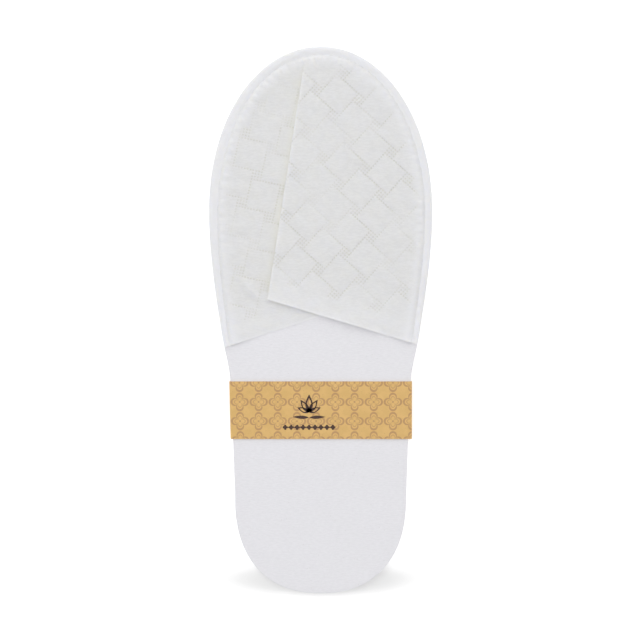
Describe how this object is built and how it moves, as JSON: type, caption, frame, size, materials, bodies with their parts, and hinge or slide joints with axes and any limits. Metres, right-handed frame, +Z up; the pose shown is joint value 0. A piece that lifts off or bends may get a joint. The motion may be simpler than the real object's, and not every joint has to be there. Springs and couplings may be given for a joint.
{
  "type": "spa slippers",
  "caption": "Pair of flat-packed closed-toe spa slippers with pleated non-woven vamps that open, laid sole to sole in a sliding paper belly band.",
  "frame": {"origin": "middle of the footprint, on the surface that the pair lies on", "axes": "+Z up, +Y toward the toes, +X to the right of the upper slipper"},
  "size_m": [0.1166, 0.285, 0.0139],
  "materials": {
    "felt": "matt needled felt",
    "foam": "matt closed-cell foam",
    "outsole": "matt non-slip sheet with small studs",
    "vamp_cloth": "embossed non-woven cloth, slight satin",
    "thread": "twisted thread",
    "kraft_paper": "uncoated kraft with a printed repeat",
    "glue": "dried clear glue"
  },
  "bodies": {
    "upper_slipper": {"upper_felt_insole": "felt", "upper_foam_sole": "foam", "upper_outsole": "outsole", "upper_vamp_right_side": "vamp_cloth", "upper_vamp_left_side": "vamp_cloth", "upper_needle_thread": "thread", "upper_bobbin_thread": "thread"},
    "upper_right_flap": {"upper_vamp_right_flap": "vamp_cloth"},
    "upper_pleat": {"upper_vamp_pleat": "vamp_cloth"},
    "upper_left_flap": {"upper_vamp_left_flap": "vamp_cloth"},
    "lower_slipper": {"lower_felt_insole": "felt", "lower_foam_sole": "foam", "lower_outsole": "outsole", "lower_vamp_right_side": "vamp_cloth", "lower_vamp_left_side": "vamp_cloth", "lower_needle_thread": "thread", "lower_bobbin_thread": "thread"},
    "lower_right_flap": {"lower_vamp_right_flap": "vamp_cloth"},
    "lower_pleat": {"lower_vamp_pleat": "vamp_cloth"},
    "lower_left_flap": {"lower_vamp_left_flap": "vamp_cloth"},
    "band": {"paper_band": "kraft_paper", "glue_strip": "glue"}
  },
  "joints": [
    {"name": "band_slide", "type": "slide", "parent": "upper_slipper", "child": "band", "axis": [0, -1, 0], "range_m": [0, 0.115]},
    {"name": "pair_slide", "type": "slide", "parent": "upper_slipper", "child": "lower_slipper", "axis": [0, 1, 0], "range_m": [0, 0.13]},
    {"name": "upper_vamp_open", "type": "hinge", "parent": "upper_slipper", "child": "upper_right_flap", "pos_m": [-0.008, 0.13805, 0.0137], "axis": [-0.3448, 0.9387, 0], "range_deg": [0, 80]},
    {"name": "upper_left_open", "type": "hinge", "parent": "upper_slipper", "child": "upper_left_flap", "pos_m": [-0.008, 0.13805, 0.0126], "axis": [-0.2477, -0.9688, 0], "range_deg": [0, 80.9], "deforming": ["upper_vamp_left_flap"]},
    {"name": "upper_pleat_unfold", "type": "hinge", "parent": "upper_right_flap", "child": "upper_pleat", "pos_m": [-0.008, 0.13805, 0.01342], "axis": [0.1529, 0.9882, 0], "range_deg": [0, 102.8], "deforming": ["upper_vamp_pleat"]},
    {"name": "lower_vamp_open", "type": "hinge", "parent": "lower_slipper", "child": "lower_right_flap", "pos_m": [0.008, 0.13805, 0.0002], "axis": [0.3448, 0.9387, 0], "range_deg": [0, 80]},
    {"name": "lower_left_open", "type": "hinge", "parent": "lower_slipper", "child": "lower_left_flap", "pos_m": [0.008, 0.13805, 0.0013], "axis": [0.2477, -0.9688, 0], "range_deg": [0, 80.9], "deforming": ["lower_vamp_left_flap"]},
    {"name": "lower_pleat_unfold", "type": "hinge", "parent": "lower_right_flap", "child": "lower_pleat", "pos_m": [0.008, 0.13805, 0.00047], "axis": [-0.1529, 0.9882, 0], "range_deg": [0, 102.8], "deforming": ["lower_vamp_pleat"]}
  ],
  "couplings": [
    {"joint": "upper_left_open", "follows": "upper_vamp_open", "ratio": 1.011},
    {"joint": "upper_pleat_unfold", "follows": "upper_vamp_open", "ratio": 1.285},
    {"joint": "lower_left_open", "follows": "lower_vamp_open", "ratio": 1.011},
    {"joint": "lower_pleat_unfold", "follows": "lower_vamp_open", "ratio": 1.285}
  ]
}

* * *

--- Exercise prompt ---
Please set down the whole listing above without altering a single line.

--- Response to this task ---
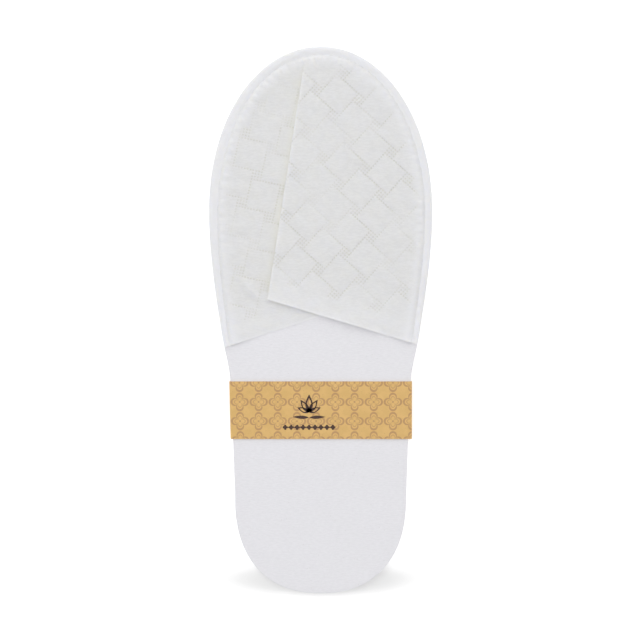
Describe how this object is built and how it moves, as JSON: type, caption, frame, size, materials, bodies with their parts, and hinge or slide joints with axes and any limits. Metres, right-handed frame, +Z up; the pose shown is joint value 0. A piece that lifts off or bends may get a joint. The motion may be simpler than the real object's, and not every joint has to be there. Springs and couplings may be given for a joint.
{
  "type": "spa slippers",
  "caption": "Pair of flat-packed closed-toe spa slippers with pleated non-woven vamps that open, laid sole to sole in a sliding paper belly band.",
  "frame": {"origin": "middle of the footprint, on the surface that the pair lies on", "axes": "+Z up, +Y toward the toes, +X to the right of the upper slipper"},
  "size_m": [0.1166, 0.285, 0.0139],
  "materials": {
    "felt": "matt needled felt",
    "foam": "matt closed-cell foam",
    "outsole": "matt non-slip sheet with small studs",
    "vamp_cloth": "embossed non-woven cloth, slight satin",
    "thread": "twisted thread",
    "kraft_paper": "uncoated kraft with a printed repeat",
    "glue": "dried clear glue"
  },
  "bodies": {
    "upper_slipper": {"upper_felt_insole": "felt", "upper_foam_sole": "foam", "upper_outsole": "outsole", "upper_vamp_right_side": "vamp_cloth", "upper_vamp_left_side": "vamp_cloth", "upper_needle_thread": "thread", "upper_bobbin_thread": "thread"},
    "upper_right_flap": {"upper_vamp_right_flap": "vamp_cloth"},
    "upper_pleat": {"upper_vamp_pleat": "vamp_cloth"},
    "upper_left_flap": {"upper_vamp_left_flap": "vamp_cloth"},
    "lower_slipper": {"lower_felt_insole": "felt", "lower_foam_sole": "foam", "lower_outsole": "outsole", "lower_vamp_right_side": "vamp_cloth", "lower_vamp_left_side": "vamp_cloth", "lower_needle_thread": "thread", "lower_bobbin_thread": "thread"},
    "lower_right_flap": {"lower_vamp_right_flap": "vamp_cloth"},
    "lower_pleat": {"lower_vamp_pleat": "vamp_cloth"},
    "lower_left_flap": {"lower_vamp_left_flap": "vamp_cloth"},
    "band": {"paper_band": "kraft_paper", "glue_strip": "glue"}
  },
  "joints": [
    {"name": "band_slide", "type": "slide", "parent": "upper_slipper", "child": "band", "axis": [0, -1, 0], "range_m": [0, 0.115]},
    {"name": "pair_slide", "type": "slide", "parent": "upper_slipper", "child": "lower_slipper", "axis": [0, 1, 0], "range_m": [0, 0.13]},
    {"name": "upper_vamp_open", "type": "hinge", "parent": "upper_slipper", "child": "upper_right_flap", "pos_m": [-0.008, 0.13805, 0.0137], "axis": [-0.3448, 0.9387, 0], "range_deg": [0, 80]},
    {"name": "upper_left_open", "type": "hinge", "parent": "upper_slipper", "child": "upper_left_flap", "pos_m": [-0.008, 0.13805, 0.0126], "axis": [-0.2477, -0.9688, 0], "range_deg": [0, 80.9], "deforming": ["upper_vamp_left_flap"]},
    {"name": "upper_pleat_unfold", "type": "hinge", "parent": "upper_right_flap", "child": "upper_pleat", "pos_m": [-0.008, 0.13805, 0.01342], "axis": [0.1529, 0.9882, 0], "range_deg": [0, 102.8], "deforming": ["upper_vamp_pleat"]},
    {"name": "lower_vamp_open", "type": "hinge", "parent": "lower_slipper", "child": "lower_right_flap", "pos_m": [0.008, 0.13805, 0.0002], "axis": [0.3448, 0.9387, 0], "range_deg": [0, 80]},
    {"name": "lower_left_open", "type": "hinge", "parent": "lower_slipper", "child": "lower_left_flap", "pos_m": [0.008, 0.13805, 0.0013], "axis": [0.2477, -0.9688, 0], "range_deg": [0, 80.9], "deforming": ["lower_vamp_left_flap"]},
    {"name": "lower_pleat_unfold", "type": "hinge", "parent": "lower_right_flap", "child": "lower_pleat", "pos_m": [0.008, 0.13805, 0.00047], "axis": [-0.1529, 0.9882, 0], "range_deg": [0, 102.8], "deforming": ["lower_vamp_pleat"]}
  ],
  "couplings": [
    {"joint": "upper_left_open", "follows": "upper_vamp_open", "ratio": 1.011},
    {"joint": "upper_pleat_unfold", "follows": "upper_vamp_open", "ratio": 1.285},
    {"joint": "lower_left_open", "follows": "lower_vamp_open", "ratio": 1.011},
    {"joint": "lower_pleat_unfold", "follows": "lower_vamp_open", "ratio": 1.285}
  ]
}